É que o acesso ao provimento jurisdicional não pode ser obstacularizado. Inconformado com a cobrança fiscal, ao contribuinte resta o direito de discuti-la. Se a inconformidade deriva da inexistência de relação jurídica ou de imperfeição do título executivo, poderá o mesmo requerer que o Judiciário se manifeste quanto à controvérsia, em sentença preponderantemente declaratória. Se derivar de cobrança injusta, o título já manifestamente inexeqüível poderá pleitear sentença que anule o lançamento fiscal, em sentença preponderantemente constitutiva. Poderá até mesmo cominar os dois pleitos, em ação de caráter declaratório e constitutivo, requerendo que se julgue a relação de existência ou inexistência de relação jurídico-tributária e cumulando a anulação do lançamento do débito.

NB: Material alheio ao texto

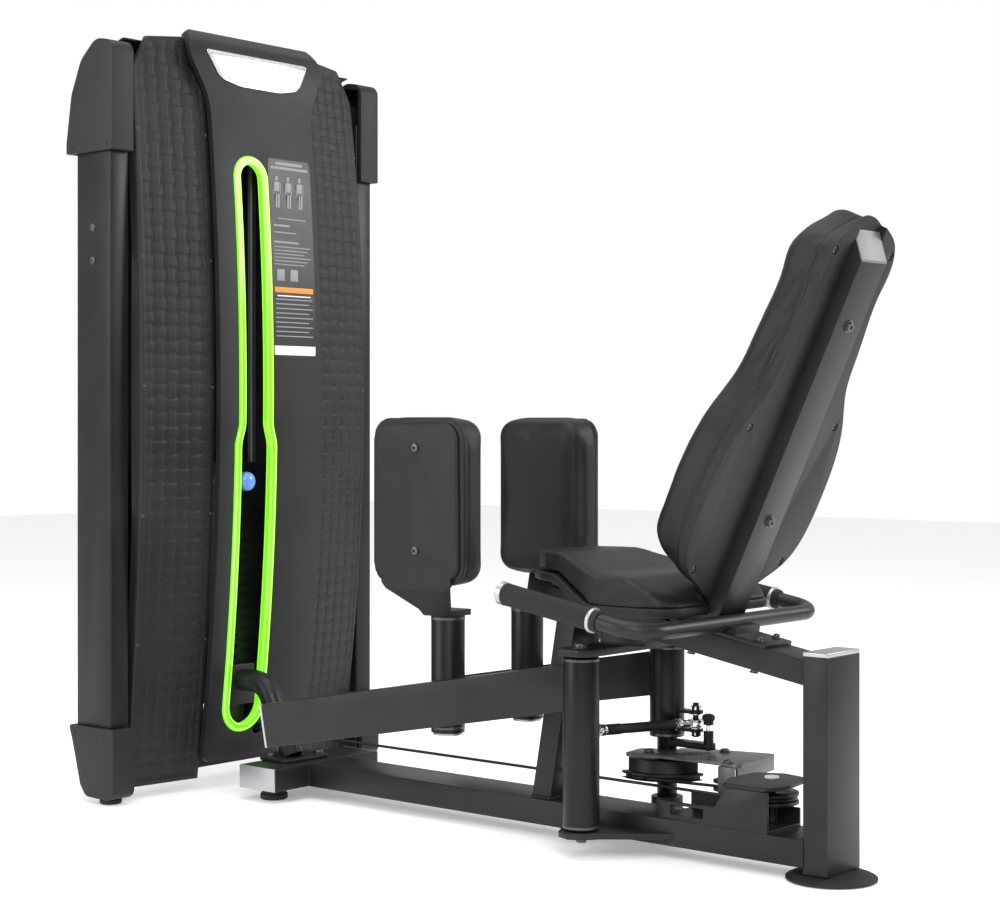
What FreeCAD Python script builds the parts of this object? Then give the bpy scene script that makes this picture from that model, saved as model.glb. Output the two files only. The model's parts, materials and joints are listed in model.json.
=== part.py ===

Estas possibilidades são possíveis mediante a ação incidental dos embargos possuir caráter de resistência à execução. As ações mencionadas no parágrafo acima, ao contrário, são ações autônomas, independentes. O interesse de agir entre elas é estanque. Nos embargos, há eminentemente uma defesa a uma condenação (caráter incidental), gerando sentença condenatória. Nas outras há uma declaração e uma constituição de relação jurídica. Os provimentos jurisdicionais são, portanto, diferentes.
A matéria é objeto de discussão entre os juristas pátrios, não estando ainda pacificada. Filiamo-nos aos que entendem ser cabível a interposição dos embargos, mesmo quando não totalmente segura a execução, observado o caso em concreto, por entendermos não ser possível que se exclua da apreciação do Judiciário lide que tenha o autor fundamentado interesse de agir, existindo possibilidade jurídica.
Assim a imposição de que haja a garantia do juízo, para conhecimento dos embargos, quando a parte não possui recursos para tanto, é para nós, medida arbitrária e inconstitucional, de supremacia desarrazoada do Fisco em face do executado, o que fere as garantias e princípios constitucionais, o que não pode ocorrer em prol da existência de fato do Estado democrático de direito, como previsto na constituição da República Federativa do Brasil.